%% Good thing there are certain clues; the trend = your friend. As far as Momo goes ok, but its measured by time,, 3;00 CST ,SPY,S&P 500 NQ, DOW,DIA slows down, same way with a a school zone slow$ traffic @ 3;00. But really that's more time + volume based than Momo. I NEVER worry much about ''knowing''
I'll add that the word "momentum" means different things to different investors If you are a short-term trader or day trader it means movement over a short time period (a few days to maybe a week or 2), or even intraday. In a similar vein is "momentum" in TA. This is usually in this short time frame, it just uses a transform of price such as RSI, MACD etc "Momentum" to a quant means something completely different. When people speak of momentum in quant investing, or the momentum factor, they mean a much longer time frame. Typically using the returns over the last 6-12 months or some kind of longer-term signal (such as the 200-day MA). To add to the confusion, quants speak of 2 "kinds" of momentum (tho they are related): Cross-sectional aka relative momentum aka relative strength means measuring the momentum of one thing vs another, or vs a universe of stocks. So buying the 50 stocks in the S&P 500 with the strongest 12-month returns is an example of cross-sectional momentum The other kind is time series momentum aka absolute momentum aka trend following. This is comparing the asset to itself. So a rule such as buy if the 12-month return is positive, or if the price is above a MA, is an example of this kind. IMO, the word "momentum" is so problematic because of this. Many people end up just talking past each other because they are referring to different things Hope that helps.

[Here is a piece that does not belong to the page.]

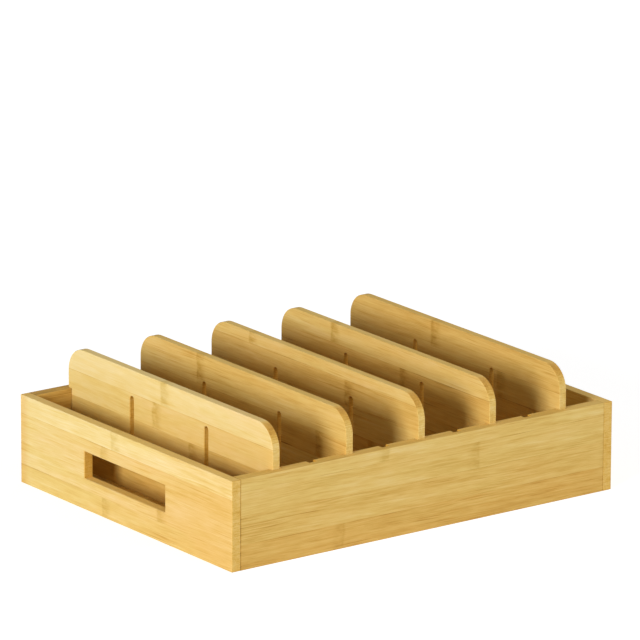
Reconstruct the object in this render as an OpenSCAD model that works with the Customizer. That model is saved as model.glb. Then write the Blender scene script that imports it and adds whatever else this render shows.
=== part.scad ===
// Low tray of laminated bamboo boards with upright dividers in routed slots.
// The origin is on the table under the middle of the tray.
// X runs along the tray, Y from its front to its back, Z upwards.

/* [Tray] */
// Length over the two end panels
tray_l = 360; // [330:1:420]
// Depth over the front and back panels
tray_w = 280; // [220:1:340]
// Height of the four panels
tray_h = 71; // [64:1:90]
// Thickness of the end panels
end_t = 8; // [7:0.5:12]
// Thickness of the front and back panels
side_t = 10; // [9:0.5:14]
// Radius sanded on the edges of the boards
edge_r = 0.5; // [0.3:0.1:1]

/* [Handle holes] */
// Width of the hole in each end panel
handle_w = 107; // [90:1:130]
// Height of the hole
handle_h = 21.5; // [18:0.5:28]

/* [Floor] */
// Thickness of the floor panel
floor_t = 5; // [3:0.5:6]
// Height of its underside above the table
floor_z = 4; // [3:0.5:8]
// Depth of the groove that holds it all round
groove_d = 4; // [2:0.5:4.5]
// Room over the floor panel and past its edges in the groove
groove_play = 0.2; // [0.1:0.05:0.4]

/* [Slots] */
// Slots in each long panel
slot_count = 9; // [5:2:9]
// From the inside of an end panel to the middle of the first slot
end_bay = 36.4; // [30:0.1:44]
// Depth of each slot
slot_d = 5; // [3:0.5:6]
// Play of a divider in its slot, on each face and at each end
slot_play = 0.3; // [0.2:0.05:0.5]

/* [Dividers] */
// Thickness of each divider
divider_t = 6.5; // [5:0.5:8]
// Height of each divider above the floor panel
divider_h = 96; // [86:1:120]
// Radius of its two top corners
corner_r = 20; // [10:1:30]
// Width of the two upright slits in it
slit_w = 5; // [4.5:0.5:8]
// Length of the slits, half-way up the divider
slit_l = 54; // [40:1:64]
// Distance between the two slits
slit_spacing = 98; // [70:1:140]

/* [Corner dowels] */
// Diameter of the dowels that pin the end panels on
dowel_d = 5; // [4:0.5:6]
// Length of each dowel
dowel_l = 20; // [16:0.5:24]
// How far a dowel goes into the end panel
dowel_in_end = 4.5; // [3:0.5:5]
// From the floor panel, or from the top edge, to the middle of a dowel
dowel_inset = 14; // [8:1:18]
// Glue line round each dowel
glue_play = 0.05; // [0.02:0.01:0.1]
// Room for glue past each end of a dowel
glue_room = 0.3; // [0.2:0.1:0.8]

/* [Hidden] */
$fn = 48;
eps = 0.01;
face_tone = [0.93, 0.80, 0.50];
side_tone = [0.85, 0.70, 0.42];
floor_tone = [0.80, 0.64, 0.37];
divider_tone = [0.90, 0.75, 0.46];
dowel_tone = [0.86, 0.76, 0.58];

// The room between the panels
inner_l = tray_l - 2 * end_t;
inner_w = tray_w - 2 * side_t;
floor_top = floor_z + floor_t;

// Slots are spread evenly between the first and the last
slot_w = divider_t + 2 * slot_play;
slot_pitch = (inner_l - 2 * end_bay) / (slot_count - 1);
function slot_x(slot) = end_bay - inner_l / 2 + slot * slot_pitch;

// A divider stands in every second slot
divider_count = (slot_count + 1) / 2;
divider_l = inner_w + 2 * (slot_d - slot_play);
function divider_x(number) = slot_x(2 * (number - 1));

// Each corner has a low and a high dowel, in the middle of the long panel's thickness
ENDS = [["left", -1], ["right", 1]];
SIDES = [["front", -1], ["back", 1]];
LEVELS = [["low", floor_top + dowel_inset], ["high", tray_h - dowel_inset]];
dowel_y = (tray_w - side_t) / 2;
dowel_in_side = dowel_l - dowel_in_end;
dowel_tip = dowel_d / 10;

function dowel_name(side, end, level) = str("dowel_", side[0], "_", end[0], "_", level[0]);

// Centred rectangle whose corners are rounded like a sanded board
module sanded_rect(size) {
    square([size.x - 2 * edge_r, size.y], center = true);
    square([size.x, size.y - 2 * edge_r], center = true);
    for (sx = [-1, 1], sy = [-1, 1])
        translate([sx * (size.x / 2 - edge_r), sy * (size.y / 2 - edge_r)])
            circle(edge_r);
}

// Standing board centred on the origin, sanded on all twelve edges
module sanded_board(size) {
    intersection() {
        linear_extrude(size.z, center = true)
            sanded_rect([size.x, size.y]);
        rotate([90, 0, 0])
            linear_extrude(size.y, center = true)
                sanded_rect([size.x, size.z]);
        rotate([90, 0, 90])
            linear_extrude(size.x, center = true)
                sanded_rect([size.y, size.z]);
    }
}

// Space for the floor panel: its own outline with a little room past its edges and above it
module floor_groove() {
    reach = 2 * (groove_d + groove_play);
    translate([-(inner_l + reach) / 2, -(inner_w + reach) / 2, floor_z])
        cube([inner_l + reach, inner_w + reach, floor_t + groove_play]);
}

// Blind bores for the dowels, each one shared by an end panel and a long panel
module dowel_bores() {
    bore_l = dowel_l + 2 * glue_room;
    for (side = SIDES, end = ENDS, level = LEVELS)
        mirror([end[1] < 0 ? 1 : 0, 0, 0])
            translate([inner_l / 2 - dowel_in_side - glue_room, side[1] * dowel_y, level[1]])
                rotate([0, 90, 0])
                    cylinder(h = bore_l, r = dowel_d / 2 + glue_play);
}

// Half section of a hole through a board, from its middle outwards, with both mouths eased
function eased_half(half_w, half_t) = [
    [0, -half_t - eps],
    [half_w + edge_r + eps, -half_t - eps],
    [half_w, -half_t + edge_r],
    [half_w, half_t - edge_r],
    [half_w + edge_r + eps, half_t + eps],
    [0, half_t + eps]
];

// Whole section of the same hole: width along X, thickness of the board along Y
module eased_section(width, thickness) {
    for (side = [0, 1])
        mirror([side, 0])
            polygon(eased_half(width / 2, thickness / 2));
}

// Handle hole through an end panel: square corners, all its edges eased on both faces
module handle_hole() {
    reach = 2 * (edge_r + eps);
    intersection() {
        rotate([0, 0, 90])
            linear_extrude(handle_h + reach, center = true)
                eased_section(handle_w, end_t);
        rotate([-90, -90, 0])
            linear_extrude(handle_w + reach, center = true)
                eased_section(handle_h, end_t);
    }
}

// End panel: full depth of the tray, so its end grain shows at the front and the back
module end_panel(way) {
    color(face_tone)
        difference() {
            translate([way * (tray_l - end_t) / 2, 0, tray_h / 2])
                difference() {
                    sanded_board([end_t, tray_w, tray_h]);
                    handle_hole();
                }
            floor_groove();
            dowel_bores();
        }
}

// Slots of one long panel, from the floor groove out through the top edge
module slots(way) {
    slot_y = way > 0 ? inner_w / 2 - eps : -inner_w / 2 - slot_d;
    for (slot = [0:slot_count - 1])
        translate([slot_x(slot) - slot_w / 2, slot_y, floor_z])
            cube([slot_w, slot_d + eps, tray_h]);
}

// Front or back panel: fitted between the end panels, slotted on its inner face
module side_panel(way) {
    color(side_tone)
        difference() {
            translate([0, way * (tray_w - side_t) / 2, tray_h / 2])
                rotate([90, 0, 90])
                    linear_extrude(inner_l, center = true)
                        sanded_rect([side_t, tray_h]);
            slots(way);
            floor_groove();
            dowel_bores();
        }
}

// Floor: one thin panel held in the grooves of all four panels
module floor_panel() {
    length = inner_l + 2 * groove_d;
    depth = inner_w + 2 * groove_d;
    color(floor_tone)
        translate([-length / 2, -depth / 2, floor_z])
            cube([length, depth, floor_t]);
}

// One rounded top corner of a divider: its sanded edge swept round a quarter turn
module divider_corner() {
    rotate([90, 0, 90])
        rotate_extrude(angle = 90)
            intersection() {
                sanded_rect([2 * corner_r, divider_t]);
                translate([0, -divider_t / 2])
                    square([corner_r, divider_t]);
            }
}

// Solid board of a divider, standing on the origin
module divider_board() {
    shoulder_h = divider_h - corner_r;
    linear_extrude(shoulder_h)
        sanded_rect([divider_t, divider_l]);
    translate([0, 0, shoulder_h])
        rotate([90, 0, 0])
            linear_extrude(divider_l - 2 * corner_r, center = true)
                sanded_rect([divider_t, 2 * corner_r]);
    for (flip = [0, 1])
        mirror([0, flip, 0])
            translate([0, divider_l / 2 - corner_r, shoulder_h])
                divider_corner();
}

// Upright slit through a divider, with a round top and bottom
module slit() {
    straight = slit_l - slit_w;
    rotate([0, 0, 90])
        linear_extrude(straight, center = true)
            eased_section(slit_w, divider_t);
    for (up = [-1, 1])
        translate([0, 0, up * straight / 2])
            rotate([0, 90, 0])
                rotate_extrude()
                    polygon(eased_half(slit_w / 2, divider_t / 2));
}

// Divider: a loose board that stands on the floor panel, its ends in a pair of slots
module divider(number) {
    color(divider_tone)
        translate([divider_x(number), 0, floor_top])
            difference() {
                divider_board();
                for (way = [-1, 1])
                    translate([0, way * slit_spacing / 2, divider_h / 2])
                        slit();
            }
}

// Dowel: a short round peg with chamfered tips, glued across a corner joint
module dowel(side, end, level) {
    color(dowel_tone)
        mirror([end[1] < 0 ? 1 : 0, 0, 0])
            translate([inner_l / 2 - dowel_in_side, side[1] * dowel_y, level[1]])
                rotate([0, 90, 0])
                    rotate_extrude()
                        polygon([
                            [0, 0],
                            [dowel_d / 2 - dowel_tip, 0],
                            [dowel_d / 2, dowel_tip],
                            [dowel_d / 2, dowel_l - dowel_tip],
                            [dowel_d / 2 - dowel_tip, dowel_l],
                            [0, dowel_l]
                        ]);
}

end_panel(-1);  // end_panel_left
end_panel(1);  // end_panel_right
side_panel(-1);  // side_panel_front
side_panel(1);  // side_panel_back
floor_panel();
for (number = [1:divider_count])
    divider(number);
for (side = SIDES, end = ENDS, level = LEVELS)
    dowel(side, end, level);
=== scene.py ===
from math import radians

import bpy
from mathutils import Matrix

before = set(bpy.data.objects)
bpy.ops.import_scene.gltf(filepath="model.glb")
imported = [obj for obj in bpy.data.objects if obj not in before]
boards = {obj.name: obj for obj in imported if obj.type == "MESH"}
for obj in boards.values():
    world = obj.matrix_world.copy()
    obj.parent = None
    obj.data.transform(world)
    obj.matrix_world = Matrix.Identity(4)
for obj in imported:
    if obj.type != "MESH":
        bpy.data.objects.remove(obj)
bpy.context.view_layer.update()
bpy.ops.object.select_all(action="DESELECT")


# Floor panel: one thin sheet of flat bamboo strips glued edge to edge, held in a groove all round.
# Every board of the tray is cut from such sheets, so its wood is worked out here for all of them.

class Wood:
    """A socket of a wood's node tree, on which sums are written as on numbers."""

    def __init__(self, tree, socket=None):
        self.tree, self.socket = tree, socket

    def node(self, kind, settings=None, inputs=None, output=0):
        made = self.tree.nodes.new(kind)
        for name, value in (settings or {}).items():
            if name == "stops":
                set_stops(made.color_ramp, value)
            elif name == "steps":
                made.color_ramp.interpolation = "CONSTANT"
                set_stops(made.color_ramp, value)
            else:
                setattr(made, name, value)
        for name, value in (inputs or {}).items():
            if isinstance(value, Wood):
                self.tree.links.new(value.socket, made.inputs[name])
            else:
                made.inputs[name].default_value = value
        return Wood(self.tree, made.outputs[output] if made.outputs else None)

    def sibling(self, output):
        return Wood(self.tree, self.socket.node.outputs[output])

    def math(self, operation, *values, clamp=False):
        settings = {"operation": operation, "use_clamp": clamp}
        return self.node("ShaderNodeMath", settings, dict(enumerate(values)))

    def __add__(self, other):
        return self.math("ADD", self, other)

    def __radd__(self, other):
        return self.math("ADD", other, self)

    def __sub__(self, other):
        return self.math("SUBTRACT", self, other)

    def __rsub__(self, other):
        return self.math("SUBTRACT", other, self)

    def __mul__(self, other):
        return self.math("MULTIPLY", self, other)

    def __rmul__(self, other):
        return self.math("MULTIPLY", other, self)

    def __truediv__(self, other):
        return self.math("DIVIDE", self, other)

    def __abs__(self):
        return self.math("ABSOLUTE", self)

    def clamped(self):
        return self.math("ADD", self, 0.0, clamp=True)

    def rising(self, low, high):
        """0 below low, 1 above high, smooth between."""
        return self.node("ShaderNodeMapRange", {"interpolation_type": "SMOOTHSTEP"},
                         {"Value": self, "From Min": low, "From Max": high})

    def mixed(self, colour, share, blend="MIX"):
        """This colour turned into another by a share."""
        return self.node("ShaderNodeMix", {"data_type": "RGBA", "blend_type": blend},
                         {"Factor": share, "A": self, "B": colour}, output="Result")

    def stained(self, colour, share):
        """This colour seen through a clear stain of another, by a share."""
        return self.mixed(colour, share, "MULTIPLY")


def set_stops(ramp, stops):
    while len(ramp.elements) > 1:
        ramp.elements.remove(ramp.elements[-1])
    ramp.elements[0].position, ramp.elements[0].color = stops[0]
    for place, colour in stops[1:]:
        ramp.elements.new(place).color = colour


def srgb(red, green, blue):
    """A colour as it is seen, 0 to 255, in the linear light that a shader takes."""
    def linear(value):
        value /= 255
        return value / 12.92 if value <= 0.04045 else ((value + 0.055) / 1.055) ** 2.4
    return (linear(red), linear(green), linear(blue), 1.0)


WOOD_TONES = [
    (0.00, srgb(126, 86, 36)),
    (0.15, srgb(173, 130, 61)),
    (0.30, srgb(201, 161, 82)),
    (0.45, srgb(215, 180, 100)),
    (0.60, srgb(225, 196, 119)),
    (0.75, srgb(231, 207, 142)),
    (1.00, srgb(239, 222, 175)),
]
AMBER = srgb(243, 203, 149)
OLIVE = srgb(222, 212, 172)
# Deep colour of end grain, also used for painted shade in slits, holes and rounded corners
END_GRAIN_AND_SHADE_DEEP = srgb(242, 208, 105)
# Golden colour of sawn edges, partly their own and partly painted light on the top edges
SAWN_GOLD_AND_LIGHT = srgb(240, 198, 108)
END_TONE = 0.66
# Tone that the painted shade on the up-facing part of rounded corners darkens towards
ARC_SHADE_TONE = 0.05

GLOSS = 0.16
GRAIN_DEPTH = 0.00012

# Places and reaches in mm
MM = 1000
INTERNODE = 352
KNUCKLE_REACH = 10
KNUCKLE_EDGE = (1.5, 5.5)
RING_PLACE, RING_HALF = 2.8, 1.1
SEAM_HALF = 0.25
GLUE_LINE = 0.8
BROWNED_OVER = 12
# Painted shade on the walls of slits and holes fades out between these distances from a board's ends
CUT_SHADE_WITHIN = (30, 20)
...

There is a strong oscillation around the 5 day moving average, after March 2020 the market regime changed.
I was just thinking this, prior to reading your reply. All of these indicators and classical strategies sounds so logical, good, and smart....in Hindsight on a chart, in a relaxed, calm environment. But in real time....everything works beautifully, prints money.....UNTIL, it Doesn't, That's like spotting a Ghost, COOL, let's follow it....and it's gone, not there no more, when you turned the corner. And now you're back to nothing, square one, at a loss, guessing, waiting. With no understanding, just staring at a wall or the sky. Most traders trade like this. Approach the market like this. And it's completely flawed, with no reasonable hope for actual, sizeable profit and success overall.
If the market is going up look at the distance between successive highs. Is it expanding or contracting? That is how to gauge momentum. Vise versa for down markets. It's direct and easily observable. Avoid any and all so called "momentum indicators". Also don't spend time actually measuring the distance. Just look and estimate.
%% I thought it helped; even if most investors dont really care about momentum. Even though except for the drama kings + drama queens , most investors would not prefer most the gains [ but good Momentum] in last month of 12 /LOL. AS far as ''my only secret '' unquote original poster, for trading being '' momentum ''= not likely @ all/LOL. But its a good question, on momentum.
Many choose to answer to what they think momentum is in reference to their own trading rather than the OP's particular question as to; very short term, a particular time of day for a limited time period (i.e., before work) which should make it obvious they are not going to look hourly, daily, weekly and certainly not 200 period squiggly MA's or what happened in lol 2020.
%% True; partly. But i have found a 200 period or 200day ma quite helpful for occasional small time frame trades; the latter sure make$ a big difference in Momo + price direction. Havent looked much @ 2020 lately-LOL Since you mentioned it ; i seldom trade in first 15 minutes or last 1.5 minutes, generally = price too wild +momentum to wild for me.
FWIW, I trade ES US hours everyday for years. Price will stay in a range until there is a big enough imbalance. The imbalance impact is not linear, but more geometric. The "key" is to see when the threshold is reached AND maintained. So for example, a 3 point move in under a minute is OK, but 5 points is more significant. Add to that the highs/lows keep getting higher/lower (Confirming). Time of day is a big factor. The main problem though is it can be "too late" and you "miss" the fat part of the move. Then on the other hand, you get in "early", but it reverses. Bottom line, there are sweets spots, and the management of the Exits are a major part of the resulting P/L. I.e. every entry should have the exit road maps based on R:R and price action after entry. But full disclosure, I do not trade like this anymore. IMO there are too many ways for it to mess you up manually trading, and auto-trading, shows there are better ways with the same or better risk profiles.